WHAT IS ASKED:
Locate every line in the records below that holds the word "code" and return each one.

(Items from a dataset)
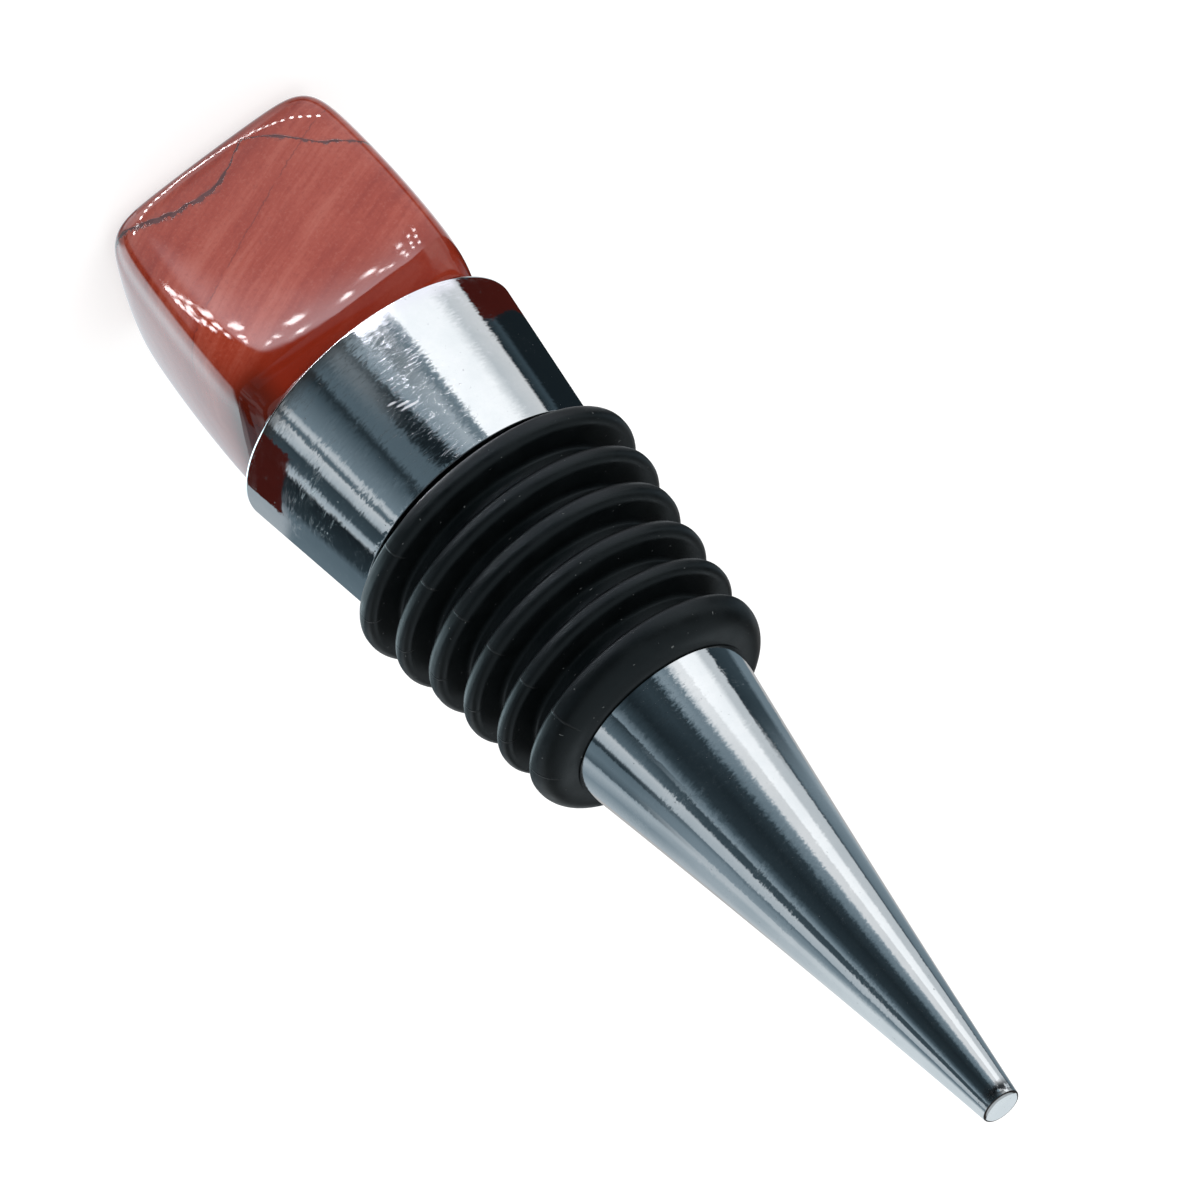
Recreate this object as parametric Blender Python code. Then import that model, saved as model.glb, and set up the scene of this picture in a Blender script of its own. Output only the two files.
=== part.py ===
"""Gemstone bottle stopper, standing on the end face of its stone with the cone pointing up.

Blender 4.5 script, metres, +Z up. The origin is on the stopper's axis, in the plane of the stone's
end face. Every piece hangs on an empty at the metal collar's rim, where the stone is bonded, so
its own heights run from the rim towards the tip of the cone.
"""

import math

import bmesh
import bpy
from mathutils import Matrix, Vector

# Round pieces
SEGMENTS = 60            # sides of every turned piece that shows
STUD_SEGMENTS = 24       # sides of the stud and of the holes it sits in
FIT_GAP = 0.0003         # left round a piece in its bore
FACE_GAP = 0.0001        # left between flat faces that lie on each other

# Gemstone, a tumbled and polished cube
STONE_HEIGHT = 0.0211    # collar rim to end face
STONE_WIDTH = 0.0209     # across opposite side faces, near the base
STONE_TAPER = 0.0004     # how much nearer each side comes to the middle at the far end
BASE_ROUNDING = 0.0051   # height over which the sides curve in to the base
BASE_INSET = 0.00115     # how far they come in there
END_ROUNDING = 0.0034    # height over which the sides curve in to the end face
END_INSET = 0.00255      # how far they come in there
CORNER_RADIUS = 0.0022   # upright edges, seen from the end
SIDE_CROWN = 0.00036     # bulge at the middle of each side face
BASE_OFFSET = -0.0002    # how far the stone's base is glued off the axis
END_OFFSET = -0.00054    # how far the end face lies off the axis
STONE_TURN = math.radians(-11)  # turn of the cube about the stopper's axis
CORNER_STEPS = 7         # points round each upright edge
SIDE_STEPS = 8           # points along each side face
ROUNDING_STEPS = 6       # rings up each rounded end

# Chrome-plated metal body, one casting
RIM_RADIUS = 0.0125
COLLAR_TAPER = 0.00164   # how much smaller the collar's foot is in radius
COLLAR_LENGTH = 0.0129
RIM_EDGE = 0.00025       # small rounding on the collar's two edges
CONE_SHOULDER = 0.00062  # step from the sleeve's seat out to the cone, which keeps the sleeve on
CONE_LENGTH = 0.0410
TIP_RADIUS = 0.00164
TIP_EDGE = 0.0004        # rounding of the blunt tip
GLUE_WELL_RADIUS = 0.0060
GLUE_WELL_DEPTH = 0.0010

# Threaded stud that carries the stone, M6, and its two blind holes
STUD_RADIUS = 0.0030
STUD_LENGTH = 0.0140
STUD_IN_METAL = 0.0070
STUD_CHAMFER = 0.0006
HOLE_END_GAP = 0.0005

# Ribbed rubber sleeve
RIB_OVER_RIM = 0.0001    # the first rib's crest stands out from under the rim
RIB_SHRINK = (0.0, 0.00055, 0.00118, 0.00156, 0.00191, 0.00224)  # each crest's radius under the first's
RIB_DEPTH = 0.0023       # crest to the floor of the groove beside it
SLEEVE_WALL = 0.00076    # under the last groove, the deepest in
RIB_PITCH = 0.00358
FIRST_RIB = 0.0015       # sleeve's top to the middle of its first rib
LIP_LENGTH = 0.0023      # middle of the last rib to the sleeve's lower end
RIB_CREST = 0.00072      # radius of each rounded crest
RIB_ROOT = 0.00095       # half thickness of a rib where it leaves the sleeve
GROOVE_FILLET = 0.00035
CREST_POINTS = 5
SLEEVE_TOP_CLEARANCE = 0.0003   # the dark line between collar and sleeve
SLEEVE_LIP_WIDTH = 0.0007       # flat ring at the sleeve's lower mouth
LIP_ROUNDING = 0.0006

# Radii that follow: the sleeve hangs from its ribs, and the casting's seat fits in its bore
COLLAR_FOOT_RADIUS = RIM_RADIUS - COLLAR_TAPER
GROOVE_RADII = [RIM_RADIUS + RIB_OVER_RIM - shrink - RIB_DEPTH for shrink in RIB_SHRINK]
SLEEVE_BORE = GROOVE_RADII[-1] - SLEEVE_WALL
SEAT_RADIUS = SLEEVE_BORE - FIT_GAP
CONE_RADIUS = SEAT_RADIUS + CONE_SHOULDER

# Places along the axis, from the collar's rim towards the tip
SLEEVE_TOP = COLLAR_LENGTH + SLEEVE_TOP_CLEARANCE
SLEEVE_FOOT = SLEEVE_TOP + FIRST_RIB + RIB_PITCH * (len(RIB_SHRINK) - 1) + LIP_LENGTH
CONE_TOP = SLEEVE_FOOT + FACE_GAP
TIP_END = CONE_TOP + CONE_LENGTH


def clear_scene():
    """Empties the file that the script was opened in."""
    for old in list(bpy.data.objects):
        bpy.data.objects.remove(old)


def finish(name, colour, metallic, roughness):
    """A Principled material with one colour."""
    made = bpy.data.materials.new(name)
    made.use_nodes = True
    shader = made.node_tree.nodes["Principled BSDF"]
    shader.inputs["Base Color"].default_value = (*colour, 1.0)
    shader.inputs["Metallic"].default_value = metallic
    shader.inputs["Roughness"].default_value = roughness
    return made


def piece(name, bm, surface, holder):
    """Turns a bmesh into a named object whose own zero is the collar's rim plane."""
    bmesh.ops.recalc_face_normals(bm, faces=bm.faces)
    mesh = bpy.data.meshes.new(name)
    bm.to_mesh(mesh)
    bm.free()
    mesh.materials.append(surface)
    mesh.shade_smooth()
    mesh.set_sharp_from_angle(angle=math.radians(35))
    made = bpy.data.objects.new(name, mesh)
    bpy.context.scene.collection.objects.link(made)
    made.parent = holder
    return made


def turned(profile, segments, closed=False):
    """Spins (radius, height) points round Z. A closed profile makes a ring, an open one meets the axis."""
    bm = bmesh.new()
    points = [bm.verts.new((radius, 0.0, height)) for radius, height in profile]
    pairs = list(zip(points, points[1:]))
    if closed:
        pairs.append((points[-1], points[0]))
    edges = [bm.edges.new(pair) for pair in pairs]
    bmesh.ops.spin(
        bm, geom=points + edges, cent=(0, 0, 0), axis=(0, 0, 1),
        angle=math.tau, steps=segments, use_merge=True,
    )
    bmesh.ops.remove_doubles(bm, verts=bm.verts, dist=1e-7)
    return bm


def arc(centre_radius, centre_height, radius, start, end, count):
    """Points on a circular arc in the (radius, height) plane, angles in degrees from straight out."""
    made = []
    for step in range(count):
        angle = math.radians(start + (end - start) * step / (count - 1))
        made.append((
            centre_radius + radius * math.cos(angle),
            centre_height + radius * math.sin(angle),
        ))
    return made


def stopper_body(surface, holder):
    """The casting: blind stud hole, glue well, collar, sleeve seat, cone and blunt tip in one profile."""
    hole_radius = STUD_RADIUS + FIT_GAP
    hole_floor = STUD_IN_METAL + HOLE_END_GAP
    profile = [
        (0.0, hole_floor),
        (hole_radius, hole_floor),
        (hole_radius, GLUE_WELL_DEPTH),
        (GLUE_WELL_RADIUS, GLUE_WELL_DEPTH),
        (GLUE_WELL_RADIUS, 0.0),
        *arc(RIM_RADIUS - RIM_EDGE, RIM_EDGE, RIM_EDGE, -90, 0, 4),
        *arc(COLLAR_FOOT_RADIUS - RIM_EDGE, COLLAR_LENGTH - RIM_EDGE, RIM_EDGE, 0, 90, 3),
        (SEAT_RADIUS, COLLAR_LENGTH),
        (SEAT_RADIUS, CONE_TOP),
        (CONE_RADIUS, CONE_TOP),
        *arc(TIP_RADIUS - TIP_EDGE, TIP_END - TIP_EDGE, TIP_EDGE, 0, 90, 5),
        (0.0, TIP_END),
    ]
    return piece("stopper_body", turned(profile, SEGMENTS), surface, holder)


def sleeve_profile():
    """Closed section of the sleeve: down the outside over every rib, and back up the bore.

    The floor of each groove lies RIB_DEPTH under the crest of the rib below it.
    """
    section = [(SLEEVE_BORE, SLEEVE_TOP), (GROOVE_RADII[0], SLEEVE_TOP)]
    for index, floor in enumerate(GROOVE_RADII):
        height = SLEEVE_TOP + FIRST_RIB + RIB_PITCH * index
        section += [
            (floor, height - RIB_ROOT - GROOVE_FILLET),
            (floor + GROOVE_FILLET, height - RIB_ROOT),
            *arc(floor + RIB_DEPTH - RIB_CREST, height, RIB_CREST, -90, 90, CREST_POINTS),
        ]
        for below in GROOVE_RADII[index + 1:index + 2]:
            section += [
                (below + GROOVE_FILLET, height + RIB_ROOT),
                (below, height + RIB_ROOT + GROOVE_FILLET),
            ]
    lip_radius = CONE_RADIUS + SLEEVE_LIP_WIDTH
    section += arc(lip_radius - LIP_ROUNDING, SLEEVE_FOOT - LIP_ROUNDING, LIP_ROUNDING, 45, 90, 3)
    section.append((SLEEVE_BORE, SLEEVE_FOOT))
    return section


def sealing_sleeve(surface, holder):
    """The moulded sleeve, stretched over the cone on to its seat."""
    return piece("sealing_sleeve", turned(sleeve_profile(), SEGMENTS, closed=True), surface, holder)


def threaded_stud(surface, holder):
    """A chamfered stud, half in the casting and half in the stone."""
    low = STUD_IN_METAL - STUD_LENGTH
    high = STUD_IN_METAL
    profile = [
        (0.0, low),
        (STUD_RADIUS - STUD_CHAMFER, low),
        (STUD_RADIUS, low + STUD_CHAMFER),
        (STUD_RADIUS, high - STUD_CHAMFER),
        (STUD_RADIUS - STUD_CHAMFER, high),
        (0.0, high),
    ]
    return piece("threaded_stud", turned(profile, STUD_SEGMENTS), surface, holder)


def epoxy_bond(surface, holder):
    """The cured glue that fills the well round the stud."""
    inner = STUD_RADIUS + FIT_GAP
    outer = GLUE_WELL_RADIUS - FACE_GAP
    floor = GLUE_WELL_DEPTH - FACE_GAP
    profile = [(inner, 0.0), (outer, 0.0), (outer, floor), (inner, floor)]
    return piece("epoxy_bond", turned(profile, SEGMENTS, closed=True), surface, holder)


def rounded_square(half_width, corner, crown):
    """Points round a square with rounded corners and crowned sides, counter-clockwise.

    A side's crown is a parabola, highest at the middle of the side and nothing at its corners.
    """
    points = []
    flat = half_width - corner
    for side in range(4):
        turn = Matrix.Rotation(math.tau * side / 4, 3, "Z")
        for step in range(SIDE_STEPS):
            along = -1 + 2 * step / SIDE_STEPS
            points.append(turn @ Vector((half_width + crown * (1 - along * along), flat * along, 0)))
        for step in range(CORNER_STEPS):
            angle = math.tau / 4 * step / CORNER_STEPS
            points.append(turn @ Vector((
                flat + corner * math.cos(angle), flat + corner * math.sin(angle), 0,
            )))
    return points


def stone_levels():
    """(depth below the base, half width, fullness) of each ring of the stone, base first.

    Both ends are quarter ellipses, and fullness runs from 0 on a flat to 1 on the sides.
    """
    half = STONE_WIDTH / 2
    ends = (
        (0.0, 1, half, BASE_ROUNDING, BASE_INSET),
        (STONE_HEIGHT - FACE_GAP, -1, half - STONE_TAPER, END_ROUNDING, END_INSET),
    )
    levels = []
    for flat_depth, inward, full_half, rounding, inset in ends:
        rings = []
        for step in range(ROUNDING_STEPS + 1):
            angle = math.tau / 4 * step / ROUNDING_STEPS
            fullness = math.sin(angle)
            depth = flat_depth + inward * rounding * (1 - math.cos(angle))
            rings.append((depth, full_half - inset * (1 - fullness), fullness))
        levels += rings[::inward]
    return levels


def stone_ring(depth, half_width, fullness):
    """One ring of the stone, level with the others and leaning with END_OFFSET."""
    corner = CORNER_RADIUS * (2 - fullness)
    offset = BASE_OFFSET + (END_OFFSET - BASE_OFFSET) * depth / STONE_HEIGHT
    place = Matrix.Rotation(STONE_TURN, 4, "Z") @ Matrix.Translation((offset, 0, -FACE_GAP - depth))
    return [place @ point for point in rounded_square(half_width, corner, SIDE_CROWN * fullness)]


def gemstone(surface, holder):
    """The polished stone: rounded squares bridged into one skin, flat at both ends and drilled."""
    bm = bmesh.new()
    rings = [[bm.verts.new(point) for point in stone_ring(*level)] for level in stone_levels()]
    count = len(rings[0])
    for lower, upper in zip(rings, rings[1:]):
        for i in range(count):
            j = (i + 1) % count
            bm.faces.new((lower[i], lower[j], upper[j], upper[i]))
    bm.faces.new(rings[0])
    bm.faces.new(rings[-1])
    made = piece("gemstone", bm, surface, holder)

    hole_depth = STUD_LENGTH - STUD_IN_METAL + HOLE_END_GAP
    hole_radius = STUD_RADIUS + FIT_GAP
    drill = turned([
        (0.0, hole_depth), (hole_radius, hole_depth), (hole_radius, -hole_depth), (0.0, -hole_depth),
    ], STUD_SEGMENTS)
    cutter = piece("stone_drill", drill, surface, holder)
    cutter.hide_render = True
    cutter.display_type = "WIRE"
    cut = made.modifiers.new("stud_hole", "BOOLEAN")
    cut.operation = "DIFFERENCE"
    cut.object = cutter
    return made


def main():
    clear_scene()
    rim_plane = bpy.data.objects.new("rim_plane", None)
    bpy.context.scene.collection.objects.link(rim_plane)
    rim_plane.location = (0, 0, STONE_HEIGHT)

    jasper = finish("polished_jasper", (0.33, 0.07, 0.035), 0.0, 0.12)
    chrome = finish("chrome_plate", (0.80, 0.82, 0.84), 1.0, 0.06)
    rubber = finish("black_rubber", (0.012, 0.013, 0.014), 0.0, 0.45)
    steel = finish("zinc_plated_steel", (0.55, 0.55, 0.53), 1.0, 0.35)
    glue = finish("clear_epoxy", (0.60, 0.56, 0.42), 0.0, 0.25)

    gemstone(jasper, rim_plane)
    epoxy_bond(glue, rim_plane)
    threaded_stud(steel, rim_plane)
    stopper_body(chrome, rim_plane)
    sealing_sleeve(rubber, rim_plane)


main()
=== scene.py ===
# %% [markdown]
# # Gemstone bottle stopper
#
# The stopper has a polished cube of red jasper, a chrome casting that tapers to a blunt tip, and a
# black rubber sleeve with six rings that seals the bottle. It stands on the flat end of its stone.
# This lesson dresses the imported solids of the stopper: each visible piece is worked out again as a
# fine surface, from a formula, and gets a material made of nodes.

import math

import bpy
import numpy as np
from mathutils import Matrix, Vector


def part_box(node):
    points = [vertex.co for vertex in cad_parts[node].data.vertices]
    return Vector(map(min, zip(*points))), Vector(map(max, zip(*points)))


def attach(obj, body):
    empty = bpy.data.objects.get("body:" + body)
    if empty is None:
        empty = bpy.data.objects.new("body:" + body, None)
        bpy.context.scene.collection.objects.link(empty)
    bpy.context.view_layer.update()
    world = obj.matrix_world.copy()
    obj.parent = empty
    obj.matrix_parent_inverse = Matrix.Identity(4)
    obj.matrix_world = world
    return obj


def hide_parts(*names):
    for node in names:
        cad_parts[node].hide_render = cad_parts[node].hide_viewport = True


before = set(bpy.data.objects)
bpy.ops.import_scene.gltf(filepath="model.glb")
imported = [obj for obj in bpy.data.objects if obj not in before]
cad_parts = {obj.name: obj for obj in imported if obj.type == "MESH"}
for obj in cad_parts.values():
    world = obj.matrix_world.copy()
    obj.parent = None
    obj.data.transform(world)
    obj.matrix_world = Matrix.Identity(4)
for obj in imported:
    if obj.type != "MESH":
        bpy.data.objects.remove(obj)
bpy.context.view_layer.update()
MM = 0.001

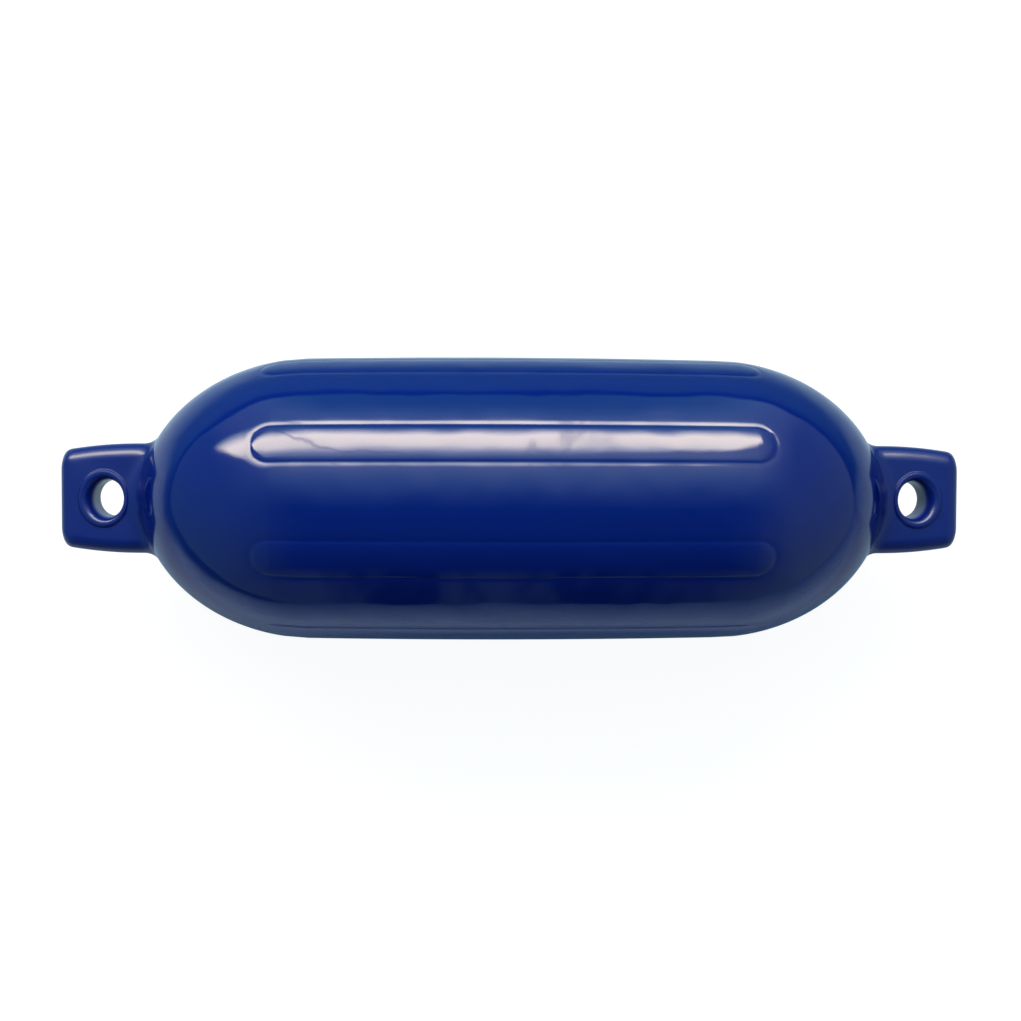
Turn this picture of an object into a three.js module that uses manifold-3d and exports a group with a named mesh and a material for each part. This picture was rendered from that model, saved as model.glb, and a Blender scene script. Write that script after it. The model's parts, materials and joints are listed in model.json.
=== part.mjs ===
// A ribbed twin-eye boat fender, moulded in one piece from soft gloss PVC, lying on its side.
// Millimetres. X runs along the fender, the eye holes run along Z, and the fender rests at Z = 0.
// The body is worked out about its own long axis and then lifted to where it rests.
import * as THREE from 'three';
import { mergeVertices } from 'three/addons/utils/BufferGeometryUtils.js';
import Module from 'manifold-3d';

// Overall size, and how the length is shared between eye, dome and barrel
const OVERALL_HALF_LENGTH = 342;
const EYE_LENGTH = 61.2;
const DOME_LENGTH = 125.3;
const BODY_RADIUS = 108;
const BARREL_DROP = 1.5;

// The small flat where the soft body settles on the ground
const FLAT_SPOT_WIDTH = 40;

// Raised ribs along the barrel, with a land facing straight down
const RIB_COUNT = 8;
const RIB_WIDTH = 28.3;
const RIB_RISE = 0.6;
const RIB_RUN_OUT = 29;
const RIB_OFFSET = -3.5;

// Eyes: flat tabs with a rope hole inside a raised ring
const TAB_TIP_WIDTH = 71.8;
const TAB_ROOT_WIDTH = 83;
const TAB_THICKNESS = 36;
const TAB_EDGE_RADIUS = 11;
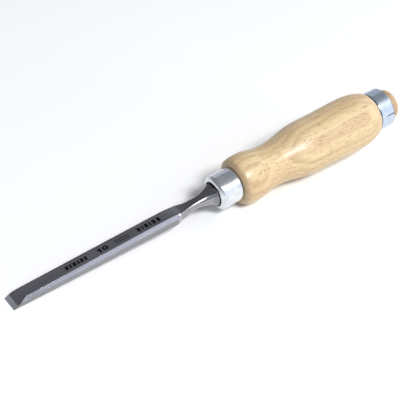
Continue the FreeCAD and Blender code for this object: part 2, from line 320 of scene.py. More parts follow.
def make_ferrule():
    """The drawn steel cup with its rounded, turned-in front rim."""
    mouth = (FERRULE_FRONT + RIM_INNER_ROUND, FERRULE_MOUTH + RIM_INNER_ROUND)
    outline = quarter(mouth, RIM_INNER_ROUND, 270, 182, 8)
    rim_height = FERRULE_RADIUS - FERRULE_MOUTH - RIM_INNER_ROUND
    for turn in spread(0.0, math.pi / 2, 17):
        back = 1.0 - abs(math.cos(turn)) ** RIM_BLUNTNESS
        down = 1.0 - math.sin(turn) ** RIM_BLUNTNESS
        outline.append((FERRULE_FRONT + RIM_LENGTH * back, FERRULE_RADIUS - rim_height * down))
    outline += [(x, FERRULE_RADIUS) for x in spread(FERRULE_FRONT + 2.3, FERRULE_REAR - 2.4, 10)]
    outline += [(x, FERRULE_RADIUS) for x in spread(FERRULE_REAR - 2.2, FERRULE_REAR - 0.2, 14)]
    outline += [(FERRULE_REAR - 0.05, FERRULE_RADIUS - 0.05), (FERRULE_REAR, FERRULE_RADIUS - 0.2)]
    outline += [(FERRULE_REAR, FERRULE_BORE + 0.15), (FERRULE_REAR - 0.15, FERRULE_BORE)]
    outline += [(SEAT + 0.8, FERRULE_BORE), (SEAT + 0.25, FERRULE_BORE - 0.25)]
    outline += [(SEAT, FERRULE_BORE - 0.8), (SEAT, FERRULE_MOUTH + 0.3)]
    outline += [(SEAT - 0.1, FERRULE_MOUTH + 0.1), (SEAT - 0.4, FERRULE_MOUTH)]
    sections = ring_sections(outline, FERRULE_RADIUS - 0.07, punch_dent)
    piece = finish_mesh("steel_ferrule", skin(sections, True))
    smooth(piece, 40)
    return piece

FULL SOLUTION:
Recreate this object as parametric Blender Python code. Then import that model, saved as model.glb, and set up the scene of this picture in a Blender script of its own. Output only the two files.
Continue the FreeCAD and Blender code for this object: part 2, from line 320 of scene.py. More parts follow.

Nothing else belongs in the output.